Task objective:
Print out the entries below with no edits.

Data records:
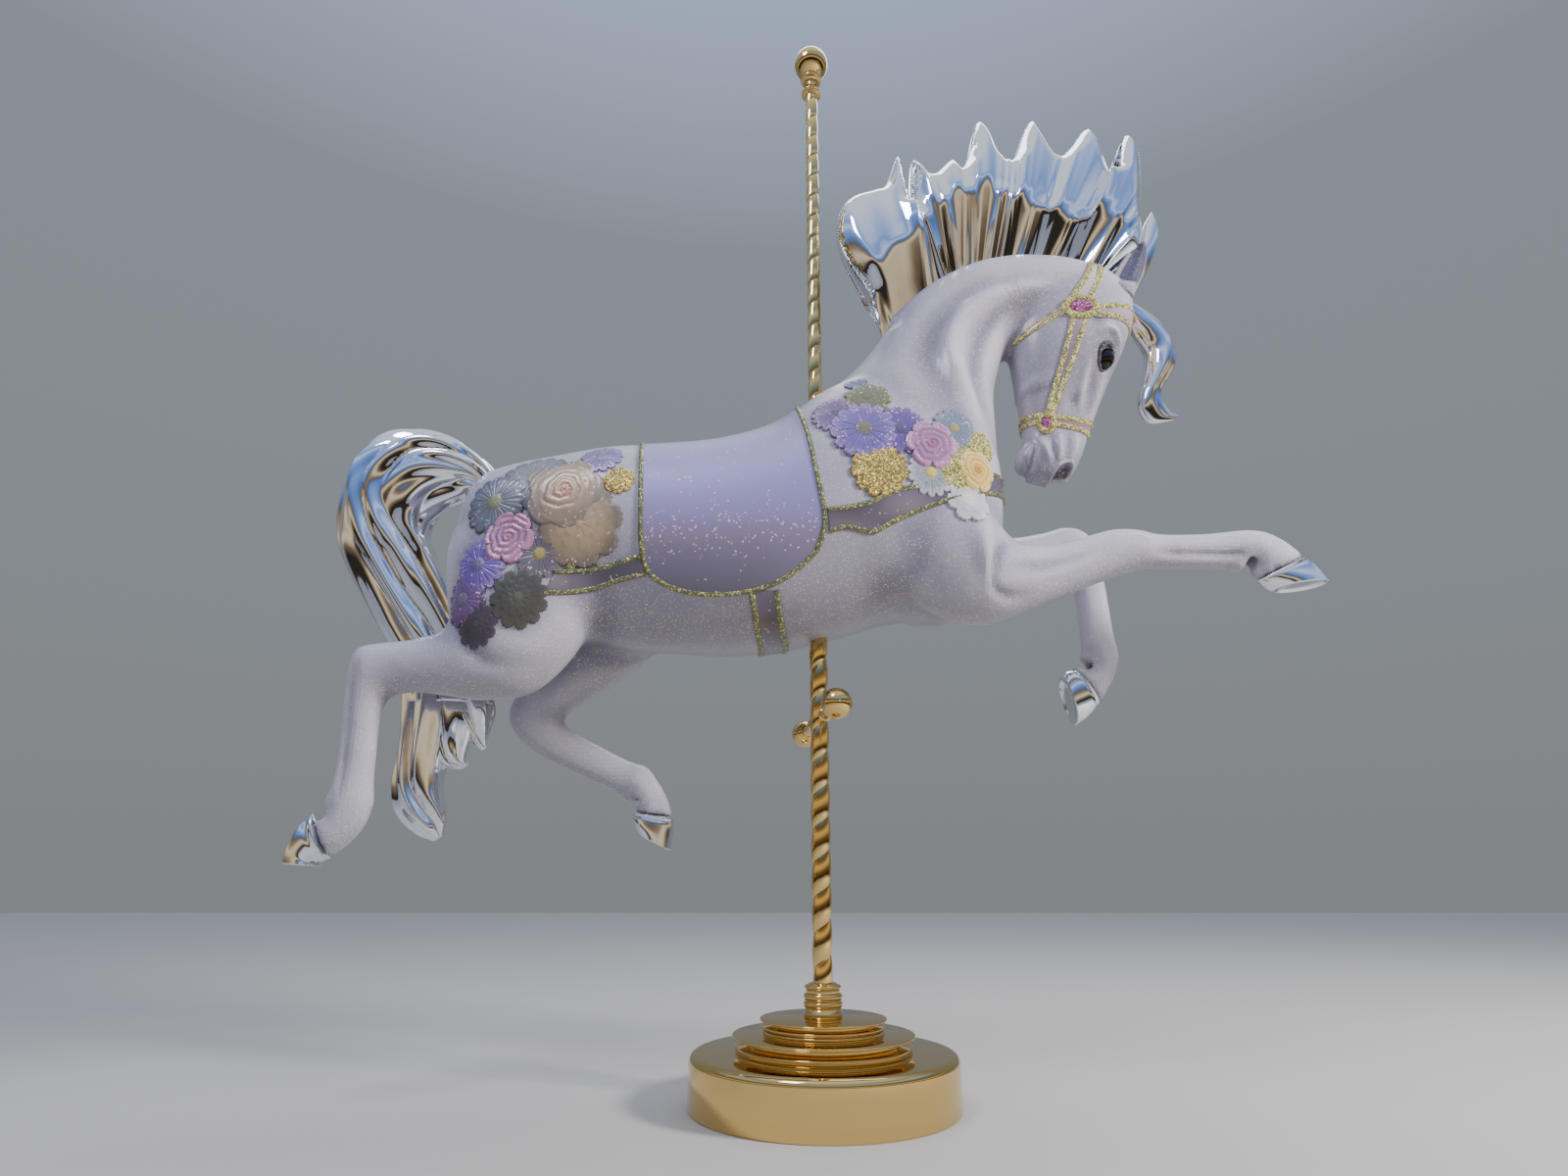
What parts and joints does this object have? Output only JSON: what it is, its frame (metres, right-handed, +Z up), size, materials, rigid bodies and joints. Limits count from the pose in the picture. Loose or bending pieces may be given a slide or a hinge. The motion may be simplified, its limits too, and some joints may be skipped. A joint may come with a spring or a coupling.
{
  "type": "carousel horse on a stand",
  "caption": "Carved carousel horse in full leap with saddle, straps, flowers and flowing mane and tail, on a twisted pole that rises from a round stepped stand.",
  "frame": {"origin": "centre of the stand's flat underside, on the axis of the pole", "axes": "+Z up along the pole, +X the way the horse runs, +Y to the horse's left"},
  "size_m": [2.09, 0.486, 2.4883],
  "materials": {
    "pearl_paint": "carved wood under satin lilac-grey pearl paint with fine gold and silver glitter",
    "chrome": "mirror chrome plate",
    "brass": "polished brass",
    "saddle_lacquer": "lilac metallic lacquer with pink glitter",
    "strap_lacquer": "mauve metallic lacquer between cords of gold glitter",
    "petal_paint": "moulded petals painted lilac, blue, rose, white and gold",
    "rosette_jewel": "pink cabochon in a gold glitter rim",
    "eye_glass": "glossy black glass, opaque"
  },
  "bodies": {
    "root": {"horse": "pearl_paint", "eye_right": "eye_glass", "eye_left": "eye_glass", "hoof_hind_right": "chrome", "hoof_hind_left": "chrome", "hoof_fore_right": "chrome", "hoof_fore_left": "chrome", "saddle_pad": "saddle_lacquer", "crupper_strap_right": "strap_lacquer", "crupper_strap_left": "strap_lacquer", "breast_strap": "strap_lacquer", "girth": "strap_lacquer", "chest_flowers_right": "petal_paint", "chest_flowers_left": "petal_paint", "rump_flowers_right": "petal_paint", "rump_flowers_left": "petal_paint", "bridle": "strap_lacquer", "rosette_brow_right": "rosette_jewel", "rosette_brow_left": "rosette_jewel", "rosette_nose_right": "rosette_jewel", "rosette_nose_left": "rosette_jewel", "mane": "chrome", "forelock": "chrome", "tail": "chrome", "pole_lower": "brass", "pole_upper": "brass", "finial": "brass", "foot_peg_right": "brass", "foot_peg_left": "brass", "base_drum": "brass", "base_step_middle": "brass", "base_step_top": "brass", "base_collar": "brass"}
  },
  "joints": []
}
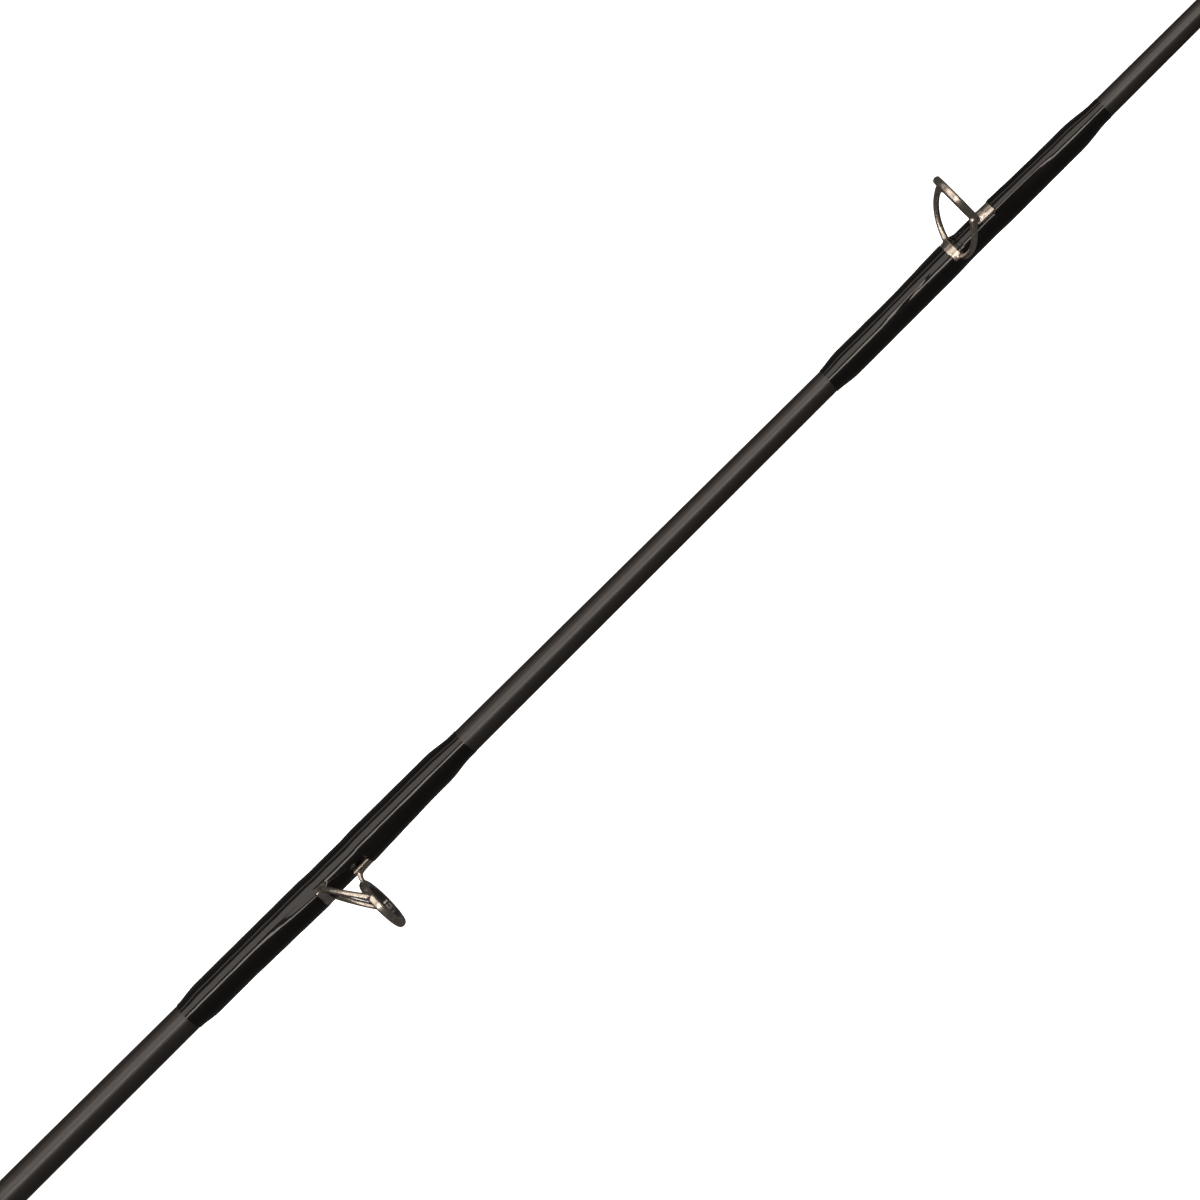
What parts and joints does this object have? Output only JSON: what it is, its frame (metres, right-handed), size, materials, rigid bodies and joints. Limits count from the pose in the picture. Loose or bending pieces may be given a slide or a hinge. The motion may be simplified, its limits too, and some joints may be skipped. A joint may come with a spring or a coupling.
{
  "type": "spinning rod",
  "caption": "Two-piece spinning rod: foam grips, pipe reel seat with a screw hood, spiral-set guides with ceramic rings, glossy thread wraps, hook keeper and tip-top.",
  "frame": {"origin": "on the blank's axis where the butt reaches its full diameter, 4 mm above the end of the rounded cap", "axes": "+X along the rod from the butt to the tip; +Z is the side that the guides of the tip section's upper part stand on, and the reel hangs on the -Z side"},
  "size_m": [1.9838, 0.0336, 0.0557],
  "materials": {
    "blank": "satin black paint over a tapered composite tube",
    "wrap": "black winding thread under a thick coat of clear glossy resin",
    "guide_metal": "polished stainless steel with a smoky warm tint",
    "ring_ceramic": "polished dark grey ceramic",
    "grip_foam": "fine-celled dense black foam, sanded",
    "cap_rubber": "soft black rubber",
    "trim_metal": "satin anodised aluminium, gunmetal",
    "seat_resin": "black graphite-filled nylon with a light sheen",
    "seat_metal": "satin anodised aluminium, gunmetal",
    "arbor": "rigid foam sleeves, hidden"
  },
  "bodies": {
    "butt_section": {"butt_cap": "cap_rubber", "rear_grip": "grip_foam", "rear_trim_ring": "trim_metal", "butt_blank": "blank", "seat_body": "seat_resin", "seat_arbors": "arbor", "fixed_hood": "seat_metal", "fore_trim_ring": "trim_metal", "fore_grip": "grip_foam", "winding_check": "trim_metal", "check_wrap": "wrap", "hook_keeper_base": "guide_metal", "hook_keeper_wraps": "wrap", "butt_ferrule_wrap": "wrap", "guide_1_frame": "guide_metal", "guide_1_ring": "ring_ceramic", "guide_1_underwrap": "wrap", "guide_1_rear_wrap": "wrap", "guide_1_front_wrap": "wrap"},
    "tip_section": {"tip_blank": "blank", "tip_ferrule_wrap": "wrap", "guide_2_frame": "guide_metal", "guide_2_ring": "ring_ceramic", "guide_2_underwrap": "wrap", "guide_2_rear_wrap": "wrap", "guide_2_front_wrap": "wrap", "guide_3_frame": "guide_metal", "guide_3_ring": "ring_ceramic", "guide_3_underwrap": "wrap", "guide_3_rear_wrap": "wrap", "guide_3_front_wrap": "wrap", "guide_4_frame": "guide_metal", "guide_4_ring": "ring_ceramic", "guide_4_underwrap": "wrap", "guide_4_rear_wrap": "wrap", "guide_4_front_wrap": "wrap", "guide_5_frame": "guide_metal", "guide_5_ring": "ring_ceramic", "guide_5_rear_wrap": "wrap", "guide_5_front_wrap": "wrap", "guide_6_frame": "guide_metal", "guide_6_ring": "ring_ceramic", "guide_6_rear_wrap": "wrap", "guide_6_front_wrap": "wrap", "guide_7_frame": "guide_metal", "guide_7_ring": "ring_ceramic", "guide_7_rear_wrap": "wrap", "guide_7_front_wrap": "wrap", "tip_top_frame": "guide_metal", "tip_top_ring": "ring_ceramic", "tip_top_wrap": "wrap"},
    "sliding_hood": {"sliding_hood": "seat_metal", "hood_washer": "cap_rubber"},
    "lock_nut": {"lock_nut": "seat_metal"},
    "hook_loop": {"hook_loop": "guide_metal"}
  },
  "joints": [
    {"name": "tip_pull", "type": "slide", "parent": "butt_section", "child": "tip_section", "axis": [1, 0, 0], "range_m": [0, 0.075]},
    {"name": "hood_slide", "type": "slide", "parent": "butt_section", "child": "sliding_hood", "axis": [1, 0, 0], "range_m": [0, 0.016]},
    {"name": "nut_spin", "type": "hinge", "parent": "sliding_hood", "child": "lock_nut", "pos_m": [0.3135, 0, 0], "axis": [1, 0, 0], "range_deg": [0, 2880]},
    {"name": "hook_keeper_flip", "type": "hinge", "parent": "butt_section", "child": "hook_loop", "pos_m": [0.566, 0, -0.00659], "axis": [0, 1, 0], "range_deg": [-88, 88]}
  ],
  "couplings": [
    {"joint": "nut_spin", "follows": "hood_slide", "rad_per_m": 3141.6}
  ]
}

Response to this exercise:
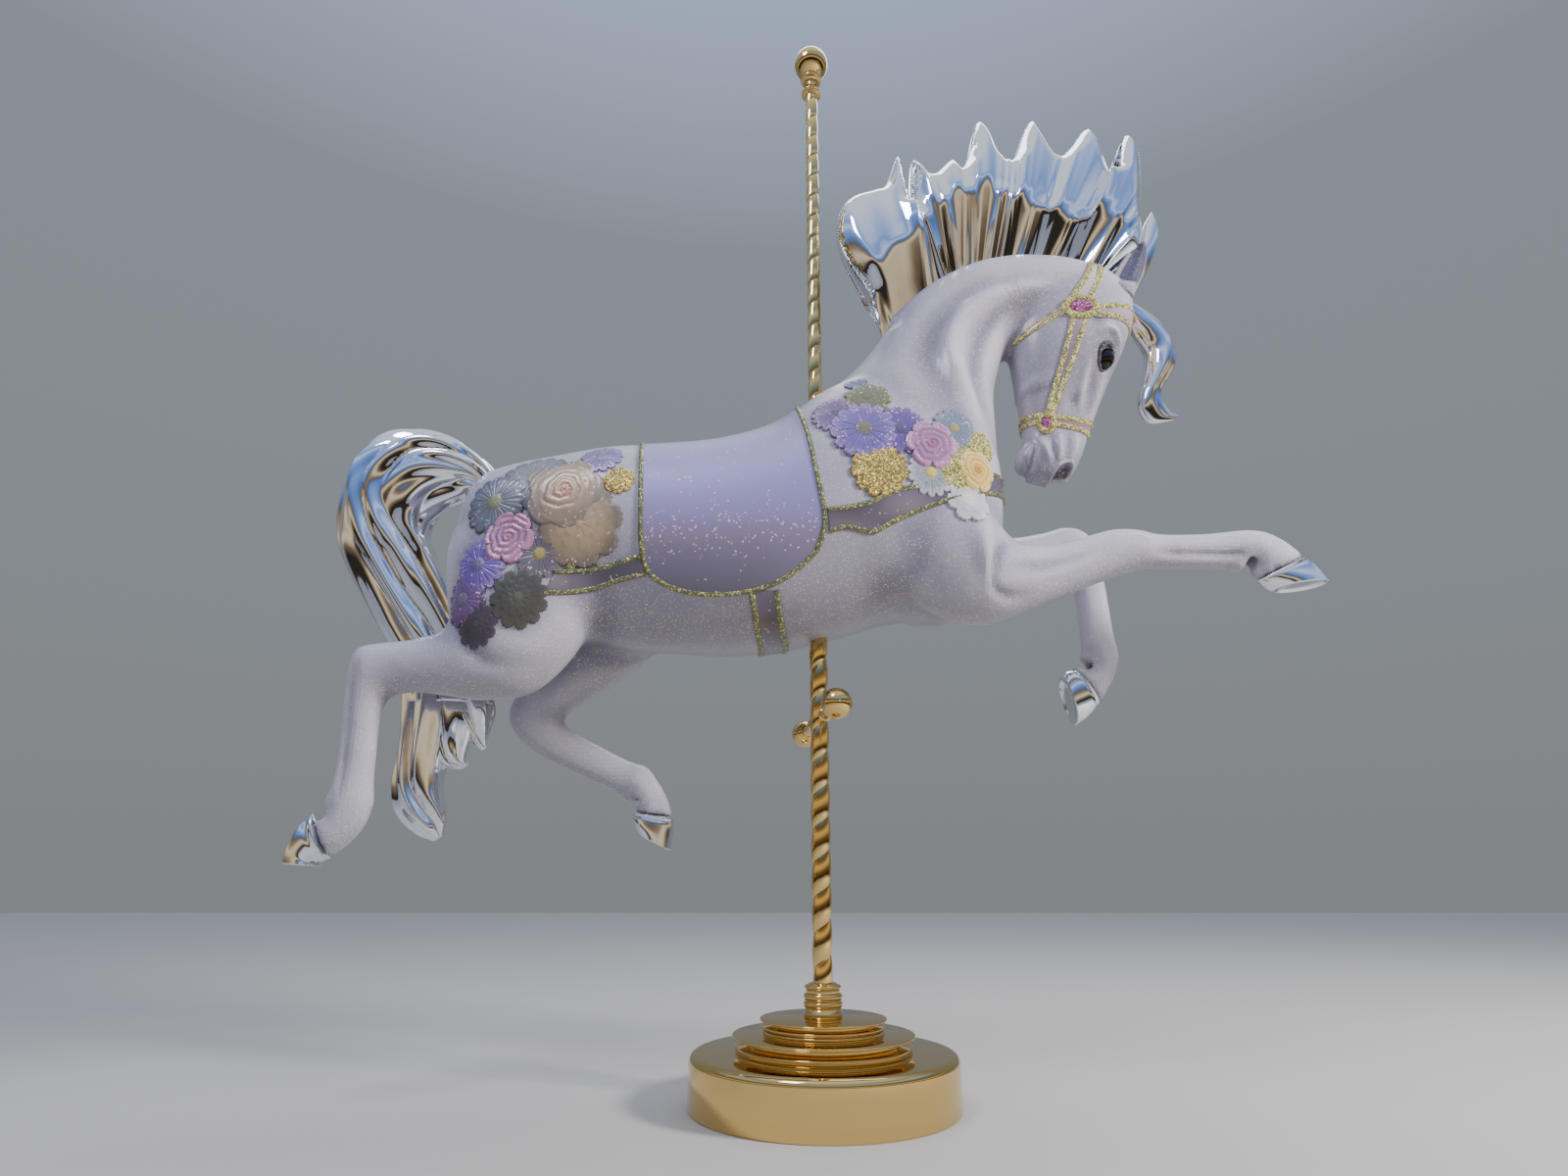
What parts and joints does this object have? Output only JSON: what it is, its frame (metres, right-handed, +Z up), size, materials, rigid bodies and joints. Limits count from the pose in the picture. Loose or bending pieces may be given a slide or a hinge. The motion may be simplified, its limits too, and some joints may be skipped. A joint may come with a spring or a coupling.
{
  "type": "carousel horse on a stand",
  "caption": "Carved carousel horse in full leap with saddle, straps, flowers and flowing mane and tail, on a twisted pole that rises from a round stepped stand.",
  "frame": {"origin": "centre of the stand's flat underside, on the axis of the pole", "axes": "+Z up along the pole, +X the way the horse runs, +Y to the horse's left"},
  "size_m": [2.09, 0.486, 2.4883],
  "materials": {
    "pearl_paint": "carved wood under satin lilac-grey pearl paint with fine gold and silver glitter",
    "chrome": "mirror chrome plate",
    "brass": "polished brass",
    "saddle_lacquer": "lilac metallic lacquer with pink glitter",
    "strap_lacquer": "mauve metallic lacquer between cords of gold glitter",
    "petal_paint": "moulded petals painted lilac, blue, rose, white and gold",
    "rosette_jewel": "pink cabochon in a gold glitter rim",
    "eye_glass": "glossy black glass, opaque"
  },
  "bodies": {
    "root": {"horse": "pearl_paint", "eye_right": "eye_glass", "eye_left": "eye_glass", "hoof_hind_right": "chrome", "hoof_hind_left": "chrome", "hoof_fore_right": "chrome", "hoof_fore_left": "chrome", "saddle_pad": "saddle_lacquer", "crupper_strap_right": "strap_lacquer", "crupper_strap_left": "strap_lacquer", "breast_strap": "strap_lacquer", "girth": "strap_lacquer", "chest_flowers_right": "petal_paint", "chest_flowers_left": "petal_paint", "rump_flowers_right": "petal_paint", "rump_flowers_left": "petal_paint", "bridle": "strap_lacquer", "rosette_brow_right": "rosette_jewel", "rosette_brow_left": "rosette_jewel", "rosette_nose_right": "rosette_jewel", "rosette_nose_left": "rosette_jewel", "mane": "chrome", "forelock": "chrome", "tail": "chrome", "pole_lower": "brass", "pole_upper": "brass", "finial": "brass", "foot_peg_right": "brass", "foot_peg_left": "brass", "base_drum": "brass", "base_step_middle": "brass", "base_step_top": "brass", "base_collar": "brass"}
  },
  "joints": []
}
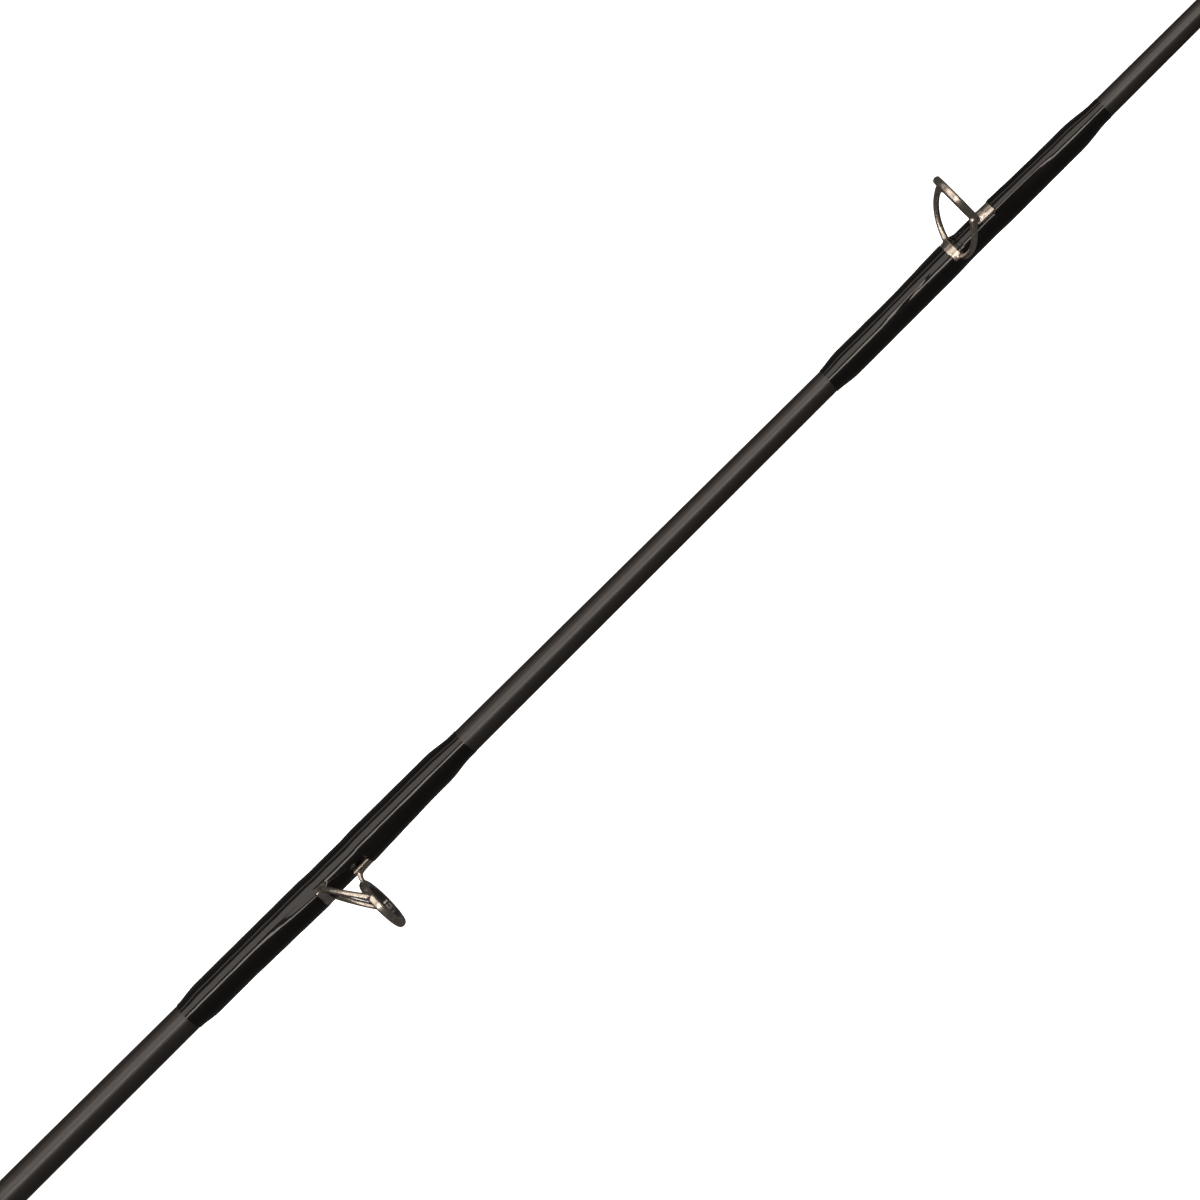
What parts and joints does this object have? Output only JSON: what it is, its frame (metres, right-handed), size, materials, rigid bodies and joints. Limits count from the pose in the picture. Loose or bending pieces may be given a slide or a hinge. The motion may be simplified, its limits too, and some joints may be skipped. A joint may come with a spring or a coupling.
{
  "type": "spinning rod",
  "caption": "Two-piece spinning rod: foam grips, pipe reel seat with a screw hood, spiral-set guides with ceramic rings, glossy thread wraps, hook keeper and tip-top.",
  "frame": {"origin": "on the blank's axis where the butt reaches its full diameter, 4 mm above the end of the rounded cap", "axes": "+X along the rod from the butt to the tip; +Z is the side that the guides of the tip section's upper part stand on, and the reel hangs on the -Z side"},
  "size_m": [1.9838, 0.0336, 0.0557],
  "materials": {
    "blank": "satin black paint over a tapered composite tube",
    "wrap": "black winding thread under a thick coat of clear glossy resin",
    "guide_metal": "polished stainless steel with a smoky warm tint",
    "ring_ceramic": "polished dark grey ceramic",
    "grip_foam": "fine-celled dense black foam, sanded",
    "cap_rubber": "soft black rubber",
    "trim_metal": "satin anodised aluminium, gunmetal",
    "seat_resin": "black graphite-filled nylon with a light sheen",
    "seat_metal": "satin anodised aluminium, gunmetal",
    "arbor": "rigid foam sleeves, hidden"
  },
  "bodies": {
    "butt_section": {"butt_cap": "cap_rubber", "rear_grip": "grip_foam", "rear_trim_ring": "trim_metal", "butt_blank": "blank", "seat_body": "seat_resin", "seat_arbors": "arbor", "fixed_hood": "seat_metal", "fore_trim_ring": "trim_metal", "fore_grip": "grip_foam", "winding_check": "trim_metal", "check_wrap": "wrap", "hook_keeper_base": "guide_metal", "hook_keeper_wraps": "wrap", "butt_ferrule_wrap": "wrap", "guide_1_frame": "guide_metal", "guide_1_ring": "ring_ceramic", "guide_1_underwrap": "wrap", "guide_1_rear_wrap": "wrap", "guide_1_front_wrap": "wrap"},
    "tip_section": {"tip_blank": "blank", "tip_ferrule_wrap": "wrap", "guide_2_frame": "guide_metal", "guide_2_ring": "ring_ceramic", "guide_2_underwrap": "wrap", "guide_2_rear_wrap": "wrap", "guide_2_front_wrap": "wrap", "guide_3_frame": "guide_metal", "guide_3_ring": "ring_ceramic", "guide_3_underwrap": "wrap", "guide_3_rear_wrap": "wrap", "guide_3_front_wrap": "wrap", "guide_4_frame": "guide_metal", "guide_4_ring": "ring_ceramic", "guide_4_underwrap": "wrap", "guide_4_rear_wrap": "wrap", "guide_4_front_wrap": "wrap", "guide_5_frame": "guide_metal", "guide_5_ring": "ring_ceramic", "guide_5_rear_wrap": "wrap", "guide_5_front_wrap": "wrap", "guide_6_frame": "guide_metal", "guide_6_ring": "ring_ceramic", "guide_6_rear_wrap": "wrap", "guide_6_front_wrap": "wrap", "guide_7_frame": "guide_metal", "guide_7_ring": "ring_ceramic", "guide_7_rear_wrap": "wrap", "guide_7_front_wrap": "wrap", "tip_top_frame": "guide_metal", "tip_top_ring": "ring_ceramic", "tip_top_wrap": "wrap"},
    "sliding_hood": {"sliding_hood": "seat_metal", "hood_washer": "cap_rubber"},
    "lock_nut": {"lock_nut": "seat_metal"},
    "hook_loop": {"hook_loop": "guide_metal"}
  },
  "joints": [
    {"name": "tip_pull", "type": "slide", "parent": "butt_section", "child": "tip_section", "axis": [1, 0, 0], "range_m": [0, 0.075]},
    {"name": "hood_slide", "type": "slide", "parent": "butt_section", "child": "sliding_hood", "axis": [1, 0, 0], "range_m": [0, 0.016]},
    {"name": "nut_spin", "type": "hinge", "parent": "sliding_hood", "child": "lock_nut", "pos_m": [0.3135, 0, 0], "axis": [1, 0, 0], "range_deg": [0, 2880]},
    {"name": "hook_keeper_flip", "type": "hinge", "parent": "butt_section", "child": "hook_loop", "pos_m": [0.566, 0, -0.00659], "axis": [0, 1, 0], "range_deg": [-88, 88]}
  ],
  "couplings": [
    {"joint": "nut_spin", "follows": "hood_slide", "rad_per_m": 3141.6}
  ]
}